Kill switch after 2 failed trades: The market’s telling you something—listen.
Trade prep checklist: Entry, stop, target, and size calculated before touching the buy button.
Annie Duke understood this deeply—don’t let outcome bias fool you. A winning trade with a terrible process is more dangerous than a losing trade with sound logic. Good luck can mask bad habits until it can’t.
I keep a simple rule now: If I can’t explain the trade setup to a 10-year-old in one sentence, I don’t take it.
Personal Turnaround: From Chaos to Tactical Firepower
I know the spiral. Early on, I wasn’t trading—I was flailing. Every breakout looked like gold. Every dip screamed “buy.” I averaged down like a lunatic, thinking it was boldness. Lost 30% in one week and called it a lesson. It wasn’t a lesson. It was ego cosplaying as edge.
The shift didn’t come from a book. It came from bleeding. I started documenting every trade, not just the numbers, but the mental state behind them. Fear. FOMO. Arrogance. It was all there, plain as day. Once I saw the patterns, I burned them.

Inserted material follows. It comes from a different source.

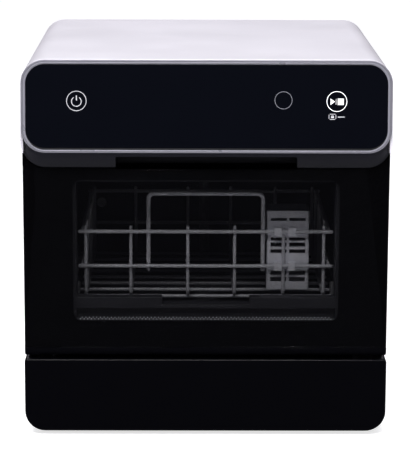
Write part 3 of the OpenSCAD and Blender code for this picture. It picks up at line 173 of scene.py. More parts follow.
def moulded(name, colour, grain_mm, depth_mm, roughness, shine=0.5, patch=0.06):
    """An injection-moulded material: the mould's grain as bump, and a tint and a roughness
    that wander over about 40 mm, as handling and moulding leave them. A spark-eroded grain
    is about 0.2 mm wide; it is drawn grain_mm wide, so that it shows. A polished mould has
    a grain_mm of several mm instead, for the faint waves that the cooling plastic keeps.
    Prints, solder mask and black-backed glass use it too, with next to no depth."""
    material, tree = new_material(name)
    place = add_node(tree, "TexCoord")
    wander = add_node(tree, "TexNoise", inputs={
        "Vector": place.outputs["Object"], "Scale": 1000.0 / WANDER_MM, "Detail": 3.0})
    rough = add_node(tree, "MapRange", inputs={
        "Value": wander.outputs["Fac"], "From Min": NOISE_LOW, "From Max": NOISE_HIGH,
        "To Min": roughness - patch / 2, "To Max": roughness + patch / 2})
    grain = add_node(tree, "TexNoise", inputs={
        "Vector": place.outputs["Object"], "Scale": 1000.0 / grain_mm, "Detail": 2.0})
    bump = add_node(tree, "Bump", inputs={
        "Height": grain.outputs["Fac"], "Strength": 0.5, "Distance": depth_mm / 1000})
    lighter = tuple(min(1.0, c * WANDER_LIGHTER) for c in linear(colour)[:3]) + (1.0,)
    tint = add_node(tree, "Mix", {"data_type": "RGBA"}, {
        MIX_SHARE: wander.outputs["Fac"], MIX_FIRST: linear(colour), MIX_SECOND: lighter})
    shade = add_node(tree, "BsdfPrincipled", inputs={
        "Base Color": tint.outputs[MIX_RESULT], "Roughness": rough.outputs["Result"],
        "Normal": bump.outputs["Normal"], "Specular IOR Level": shine, "IOR": PLASTIC_IOR})
    add_node(tree, "OutputMaterial", inputs={"Surface": shade.outputs["BSDF"]})
    return material


def eased_copy(node, finish, body, edge_mm=0.5, rounds=2, corner=32):
    """A merged copy of a CAD node whose edges of more than corner degrees are eased by a
    bevel of edge_mm, as a mould or a press leaves them. It takes the node's place."""
    merge_below, flat_below = 2e-6, math.radians(0.6)
    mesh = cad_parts[node].data.copy()
    mesh.name = node + "_made"
    if "custom_normal" in mesh.attributes:
        mesh.attributes.remove(mesh.attributes["custom_normal"])
    work = bmesh.new()
    work.from_mesh(mesh)
    bmesh.ops.remove_doubles(work, verts=work.verts, dist=merge_below)
    bmesh.ops.dissolve_limit(work, angle_limit=flat_below, verts=work.verts, edges=work.edges)
    work.to_mesh(mesh)
    work.free()
    mesh.materials.clear()
    mesh.materials.append(finish)
    mesh.polygons.foreach_set("use_smooth", np.ones(len(mesh.polygons), bool))
    mesh.set_sharp_from_angle(angle=math.radians(corner))
    made = bpy.data.objects.new(node + "_made", mesh)
    bpy.context.scene.collection.objects.link(made)
    if edge_mm:
        ease = made.modifiers.new("eased_edges", "BEVEL")
        ease.width, ease.segments = edge_mm / 1000, rounds
        ease.limit_method, ease.angle_limit = "ANGLE", math.radians(corner)
        ease.harden_normals = True
    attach(made, body)
    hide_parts(node)


rubber = moulded("moulded_rubber", "#161618", grain_mm=1.2, depth_mm=0.08, roughness=0.8,
                 shine=0.3)
eased_copy("feet", rubber, "cabinet", edge_mm=1.0, rounds=3)

# Base pan: a black polypropylene tray that carries the pumps, with drain slots, ribs and
# round lower edges. Its spark-eroded grain makes it dull.
grained_black = moulded("grained_polypropylene", "#121215", grain_mm=1.5, depth_mm=0.06,
                        roughness=0.55, shine=0.35)
eased_copy("base_pan", grained_black, "cabinet", edge_mm=0.8)

# Plinth: a front panel of gloss black ABS over the pumps, with round lower corners. Its
# polished mould leaves a deep black with a soft, slightly uneven mirror.
gloss_black = moulded("gloss_black_abs", "#030305", grain_mm=6.0, depth_mm=0.002,
                      roughness=0.18, shine=0.16, patch=0.05)
eased_copy("plinth_panel", gloss_black, "cabinet", edge_mm=1.0, rounds=3)


# Outer shell: one sheet of steel, folded over the top and both sides and enamelled white.
# The stoved enamel is half gloss, with a faint orange peel about 3 mm across.
def enamelled(name, colour):
    """White stoved enamel on steel: orange peel about 3 mm across as bump, and a gloss that
    wanders over about 80 mm. A noise's scale is its waves per metre."""
    peel_scale, wander_scale = 330.0, 12.0
    material, tree = new_material(name)
    place = add_node(tree, "TexCoord")
    peel = add_node(tree, "TexNoise", inputs={
        "Vector": place.outputs["Object"], "Scale": peel_scale, "Detail": 1.0})
    wander = add_node(tree, "TexNoise", inputs={
        "Vector": place.outputs["Object"], "Scale": wander_scale, "Detail": 3.0})
    rough = add_node(tree, "MapRange", inputs={
        "Value": wander.outputs["Fac"], "From Min": NOISE_LOW, "From Max": NOISE_HIGH,
        "To Min": 0.34, "To Max": 0.42})
    bump = add_node(tree, "Bump", inputs={
        "Height": peel.outputs["Fac"], "Strength": 0.25, "Distance": 0.00008})
    shade = add_node(tree, "BsdfPrincipled", inputs={
        "Base Color": linear(colour), "Roughness": rough.outputs["Result"],
        "Normal": bump.outputs["Normal"], "Coat Weight": 0.15, "Coat Roughness": 0.15})
    add_node(tree, "OutputMaterial", inputs={"Surface": shade.outputs["BSDF"]})
    return material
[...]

I stopped going all-in. Started scaling. I set loss limits that made me sick to follow. But I followed them because pain had rewired my threshold for bullshit.
Over time, the chaos hardened into precision. I didn’t get “safer.” I got sharper. More violent, but with purpose. I became the sniper—silent, still, waiting for the one clean shot. And when it came, I didn’t hesitate. I’ve doubled accounts in days on biotech catalysts. I’ve also sat in cash for three weeks straight. That’s discipline. That’s the edge.
Conclusion:
Aggression isn’t the enemy. Indiscipline is.
The best traders I know aren’t chill. They’re predators in disguise—quiet until the setup screams, then surgical. No hesitation. No mercy. They scale up when fear floods the room. They cut losses without apology. They know the difference between action and reaction, between conviction and compulsion.
This game doesn’t reward the brave or the scared. It rewards the trained. Aggressive trading isn’t a red flag—it’s a force multiplier when paired with control.
Strike like a predator. Move with intention. And never confuse recklessness with skill. Aggression works—if you’re worth the trigger pull.